Well, maybe you can share these too. Not physically, of course. But sometimes the most important things aren't confined to the physical. Take pregnancy, for instance. It's pretty common for pregnant women to kind of fold in on themselves and take in all the changes going on in their bodies - the wonder of those first fluttering movements, the cravings and repulsions, the careful eating, the strange aches and odd proportions and unique clothing requirements. Sure, they might involve their partners peripherally by letting them know when the baby is kicking or inviting them to join in at an ultrasound visit. But they typically focus on the pregnancy as theirs alone - later, the baby will be shareable.

All of this woman-focused baby-making is understandable. Yet, in a very small way, it sets the tone for the future - or at least it can. "My baby" can become a way of thinking that extends past birth. And it allows the woman to slowly become better prepared, emotionally and mentally, for motherhood over 9 months - while her husband can more easily ignore the enormous life change in store until, say, he attends childbirth classes with her. Or maybe until the day their baby is born.

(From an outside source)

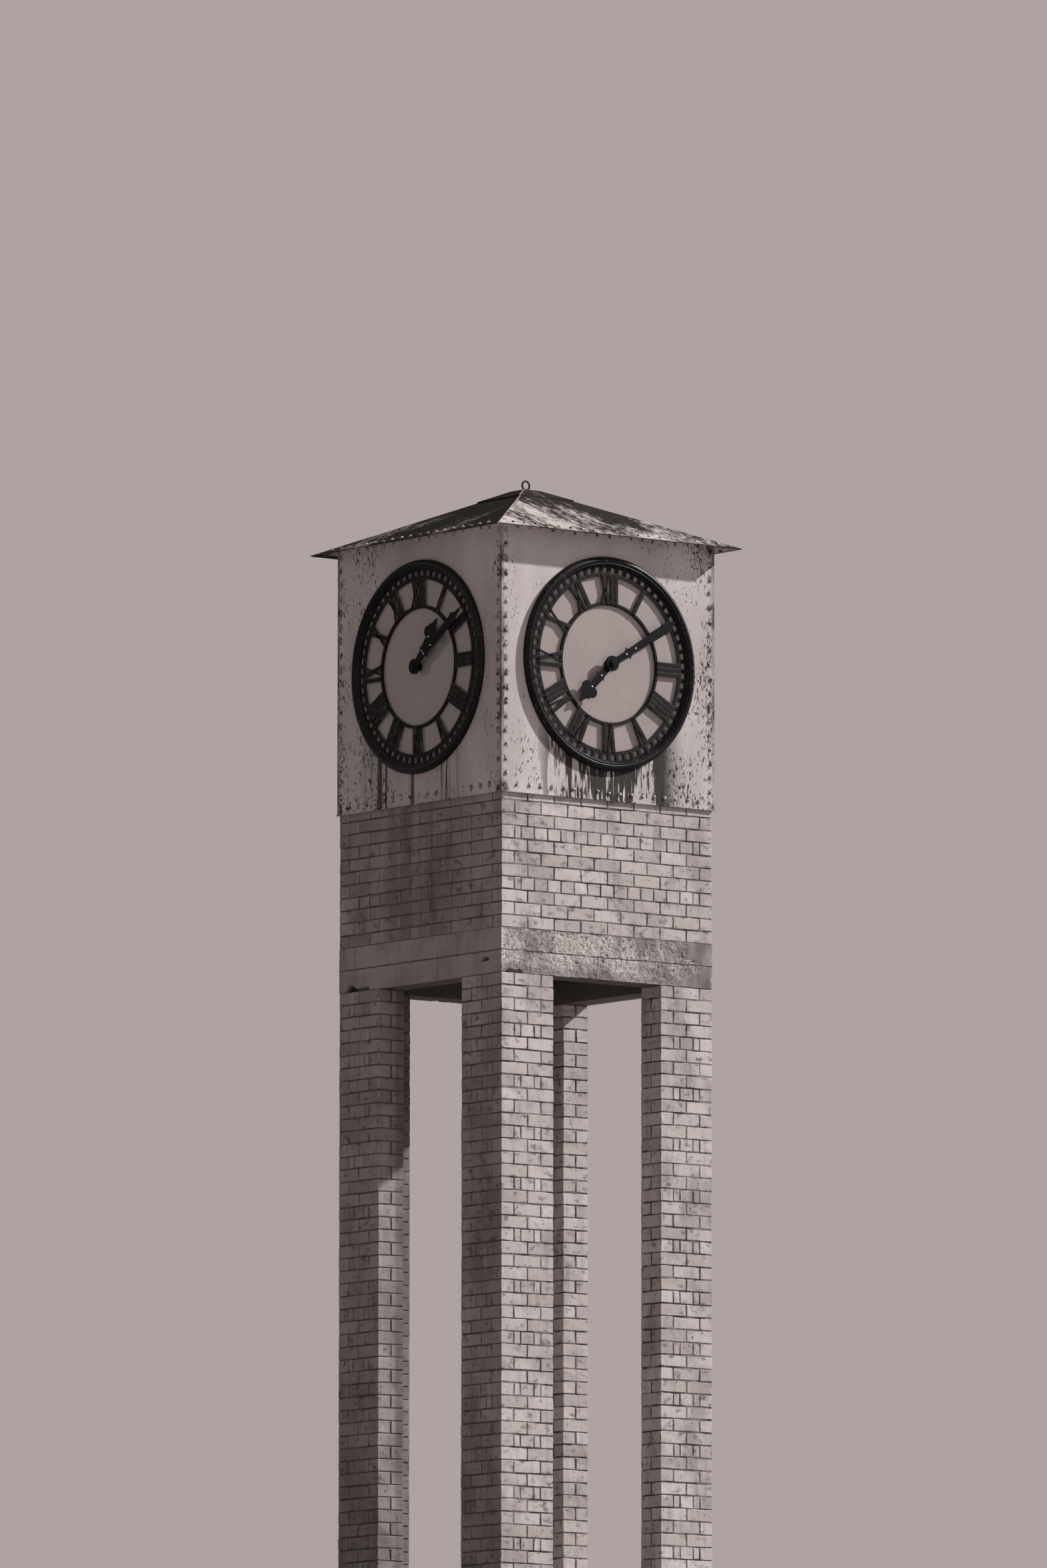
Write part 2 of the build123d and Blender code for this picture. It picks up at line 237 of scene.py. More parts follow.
def paintedBrick():
    place = newMaterial("paintedBrick")
    damp = attributeOf("damp")
    cloud = noiseOf(place, 3.6, (1, 1, 0.6), 6.0, (0, 0, 3))
    grain = noiseOf(place, 90.0, detail=4.0)
    smudges = spread(noiseOf(place, 15.0, (1, 1, 1.5), 6.0, (3, 1, 7)), 0.56, 0.72, 0.0, 0.8)
    drips = spread(noiseOf(place, 24.0, (1, 1, 0.10), 4.0, (1, 5, 3)), 0.52, 0.72, 0.0, 0.30)
    pits = spread(noiseOf(place, 60.0, (1, 1, 0.8), 2.0), 0.66, 0.71)
    pits = times(pits, spread(cloud, 0.46, 0.58))
    edgeDirt = spread(noiseOf(place, 11.0, (1, 1, 1.3), 5.0, (6, 2, 4)), 0.46, 0.62, 0.0, 0.8)
    edgeDirt = times(edgeDirt, spread(damp, 0.0, 1.0, 1.0, 0.35))
    # the damp faces get painted shade as well as damp stains, through the wet tone
    colour = layOver(brickLook["dull"], brickLook, pale=attributeOf("tint"),
                     grime=spread(cloud, 0.50, 0.70, 0.0, 0.62), drips=drips,
                     wet=times(damp, runOff(place)), grain=spread(grain, 0.3, 0.75, 0.0, 0.25),
                     smudges=smudges, edgeDirt=times(attributeOf("arris"), edgeDirt), pits=pits)
    normal = bumpOf(grain, 0.5, 0.002)
    normal = bumpOf(cloud, 0.4, 0.006, normal)
    normal = bumpOf(times(pits, -1.0), 0.6, 0.003, normal)
    return finishMaterial(colour, 0.75, normal, Specular_IOR_Level=0.3)


def runOff(place):
    # how dark a damp face is, painted shade with damp stains over it: most of all under the middle of the
    # dial, where water runs down
    fromAxis, across = onFace(place, towerHalf)
    cloud = spread(noiseOf(place, 3.2, (1, 1, 0.4), 4.0, (4, 9, 2)), 0.35, 0.65, 0.26, 0.56)
    lines = spread(noiseOf(place, 10.0, (1, 1, 0.06), 4.0, (0, 2, 0)), 0.40, 0.58, 0.35, 1.0)
    under = times(spread(across, 0.12, 0.55, 0.42, 0.0),
                  spread(axisOf(place, "Z"), beamBottom, brickTop, 0.2, 1.0))
    # the faces inside the passage get more of it, as painted shade
    inside = spread(fromAxis, towerHalf - 0.006, towerHalf - 0.03, 0.0, 0.30)
    return calc("ADD", plus(cloud, times(lines, under)), inside, clamp=True)


mortarLook = {"painted": tone(150, 138, 134), "bare": tone(50, 44, 42), "damp": tone(98, 90, 86)}


def paintedMortar():
    place = newMaterial("paintedMortar")
    cloud = noiseOf(place, 7.0, (1, 1, 0.8), 5.0)
    # on the faces marked damp the joints get painted shade as well as damp
    colour = layOver(mortarLook["painted"], mortarLook, bare=spread(cloud, 0.40, 0.56),
                     damp=times(attributeOf("damp"), 0.75))
    return finishMaterial(colour, 0.9, bumpOf(noiseOf(place, 140.0), 0.8, 0.003))


concreteLook = {"paint": tone(190, 178, 174), "thin": tone(146, 135, 131), "streaks": tone(104, 95, 92),
                "patchDirt": tone(98, 89, 86), "rough": tone(140, 129, 125), "grit": tone(240, 228, 224),
                "stained": tone(108, 98, 95), "footDirt": tone(84, 76, 73), "holes": tone(62, 55, 53),
                "inside": tone(82, 75, 72), "line": tone(44, 39, 38),
                "boardLine": beamBottom + 0.152, "wander": 0.009, "footHeight": 0.07}


def castConcrete():
    place = newMaterial("castConcrete")
    roughPart = attributeOf("rough")
    height = axisOf(place, "Z")
    cloud = noiseOf(place, 3.4, (1, 1, 0.9), 6.0, (2.0, 0, 5))
    grit = noiseOf(place, 75.0, (1, 1, 1.2), 7.0, rough=0.75)
    holes = spread(noiseOf(place, 48.0, (1, 1, 1.2), 4.0, (3, 3, 3)), 0.58, 0.65)
    # smooth faces: paint worn thin in streaks, and dirt on the patches at the ends of the rough faces
    streaks = spread(noiseOf(place, 13.0, (1, 1, 0.16), 4.0), 0.52, 0.72, 0.0, 0.4)
    patchDirt = spread(noiseOf(place, 7.0, (1, 1, 0.35), 5.0, (1, 1, 1)), 0.40, 0.66, 0.0, 0.8)
    smoothTone = layOver(concreteLook["paint"], concreteLook, thin=spread(cloud, 0.40, 0.68),
                         streaks=streaks, patchDirt=times(attributeOf("damp"), patchDirt))
    # rough faces: pitted, stained in clouds, and dirty along the foot
    footDirt = times(spread(height, beamBottom, beamBottom + concreteLook["footHeight"], 1.0, 0.0),
                     spread(grit, 0.38, 0.58))
    roughTone = layOver(concreteLook["rough"], concreteLook, grit=spread(grit, 0.36, 0.62),
                        stained=spread(cloud, 0.46, 0.60, 0.0, 0.66), footDirt=times(footDirt, 0.7),
                        holes=times(holes, 0.85))
    # painted shade on the soffit and on the faces inside
    outwards = addNode("ShaderNodeVectorMath", {0: place}, operation="ABSOLUTE")
    reach = larger(axisOf(outwards, "X"), axisOf(outwards, "Y"))
    inside = spread(reach, towerHalf - 0.045, towerHalf - 0.012, 0.85, 0.0)
    # a board line runs round at mid height, wandering a little
    wander = spread(noiseOf(place, 14.0), 0.0, 1.0, -concreteLook["wander"], concreteLook["wander"])
    fromLine = calc("ABSOLUTE", plus(minus(height, concreteLook["boardLine"]), wander))
    line = times(spread(fromLine, 0.0020, 0.0062, 1.0, 0.0),
                 spread(noiseOf(place, 9.0), 0.34, 0.44, 0.45, 1.0))
    colour = layOver(blendTones(roughPart, smoothTone, roughTone), concreteLook,
                     inside=inside, line=times(line, 0.85))
    relief = times(minus(grit, holes), spread(roughPart, 0, 1, 0.08, 1.0))
    normal = bumpOf(times(line, -1.0), 0.8, 0.004, bumpOf(relief, 0.7, 0.005))
    return finishMaterial(colour, 0.88, normal)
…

Joe Kelly, aka The Dad Man, advocates in a recent blog post that men and women think of their baby as 'theirs' from the first moment they know they are expecting. He suggests using language like "we're expecting" and even "we're pregnant" rather than "she's expecting" or "I'm pregnant." You may object - in fact, I can see pregnant women out there rolling their eyes and saying, "Hold it right there, honey...we're not pregnant...I am." And then sending their husbands out for mocha fudge brownie ice cream. But Joe is onto something. Yes, for the next few months, a baby is growing inside of one of you and not the other. But if you want that baby to grow up in the equal care of both of you, perhaps the experience of anticipation can be a primary focus for now...and this can be fully shared.